Yuma County adopted it in 2008, followed by Cochise County and the towns of Clarkdale and Patagonia. Although Mohave, La Paz, and Coconino counties were the most vocal advocates for the authority in 2006, they never adopted the program. That year, Representative Trish Groe said these counties were “begging for the 100-year adequacy requirement,” but no action was ever taken.
Yuma and Cochise counties account for about 4–5 percent of Arizona’s population.
Other Areas Are Also Managed
Court decrees and water rights settlements in general stream adjudications set parameters around the use of surface water in other areas across the state.
Farmers in Graham and Greenlee counties, for example, cannot use more than six acre-feet per acre per year, setting caps on the amount of water that can be pulled from the Gila River. These two areas add another half percent to the total.
Taken together, over 90 percent of Arizonans live under some form of water management: inside an AMA, an INA, within a county or city that has voluntarily adopted the Mandatory Adequacy requirement, or some combination of these. Douglas is the only place in the state that has been subject to all three.
This patchwork isn’t a weakness—it’s a strength that allows solutions to match local realities.
Arizona Has Every Tool It Needs
Some have called for creating new management tools or sweeping state frameworks. With the Groundwater Management Act of 1980 and its companion laws, Arizona already has every tool it needs to protect local supplies where science and residents support it.
Even Governor Katie Hobbs has acknowledged this, saying at the University of Arizona’s 2025 Water Resources Research Center Conference that: “We have the tools to protect groundwater throughout this state.”
Improving our existing tools to make them more workable should be a goal.
In 2025, the Legislature passed several bills to improve the existing tools—including bills to improve agricultural efficiency and local control in AMAs, set annual pumping caps in INAs, and increase flexibility in the Mandatory Adequacy program—but Governor Hobbs vetoed all of them, leaving Arizona’s framework exactly as it stands today.
Arizonans Must Utilize Existing Tools
If residents want stronger groundwater management, they can petition the Department of Water Resources to form an AMA or INA. If they want to manage growth, they can ask their county supervisors to adopt the Mandatory Adequacy program.

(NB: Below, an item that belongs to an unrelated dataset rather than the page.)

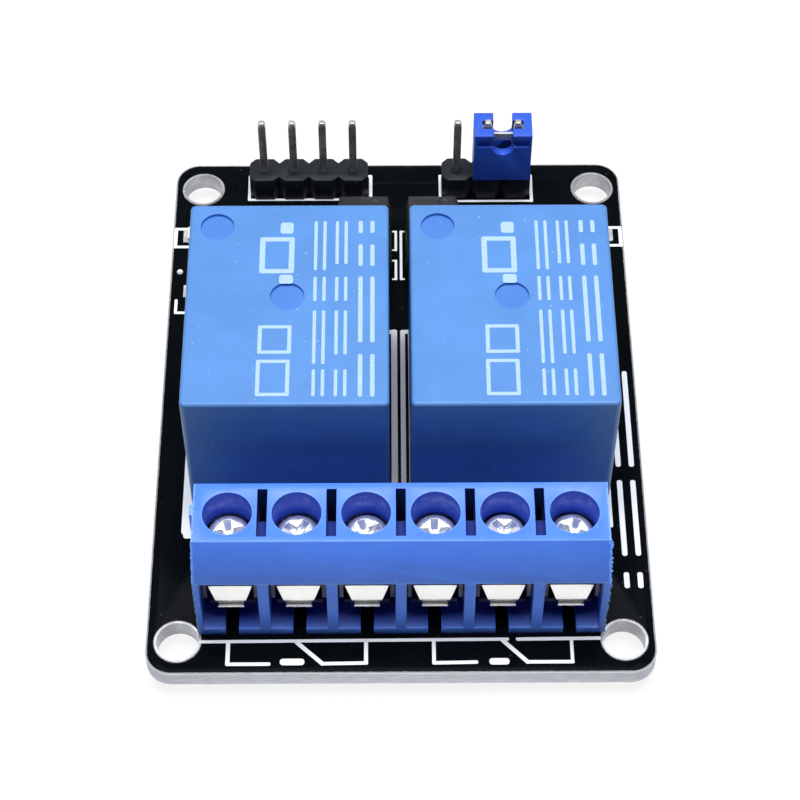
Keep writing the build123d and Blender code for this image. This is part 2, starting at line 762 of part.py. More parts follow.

These choices can and should be made locally, based on hydrological facts and community consensus.
In 2022, Douglas Basin residents voted to convert their INA to a full AMA. That same year, Kingman residents petitioned the Department for an INA in Hualapai Valley. In 2024, Governor Hobbs established an AMA in the Willcox Basin, although a majority of voters had opposed creating an AMA in 2022.
Each of these actions demonstrates that the tools already in place remain active, viable, and responsive to local needs, proving that Arizonans already have all the tools they need to protect their water futures.
Let’s Focus on Improving Populated Areas
In Arizona, water is managed where it matters most—in the areas where the majority of residents live.
With more than 90 percent of Arizonans already covered by existing groundwater frameworks, our focus should be on improving the tools we already have in the areas where the most people live.
Gail Griffin is a Republican member of the Arizona House of Representatives serving Legislative District 19, which includes areas of Greenlee, Graham, Cochise, and eastern Pima and Santa Cruz Counties. She also serves as Chairman of the House Natural Resources, Energy & Water Committee.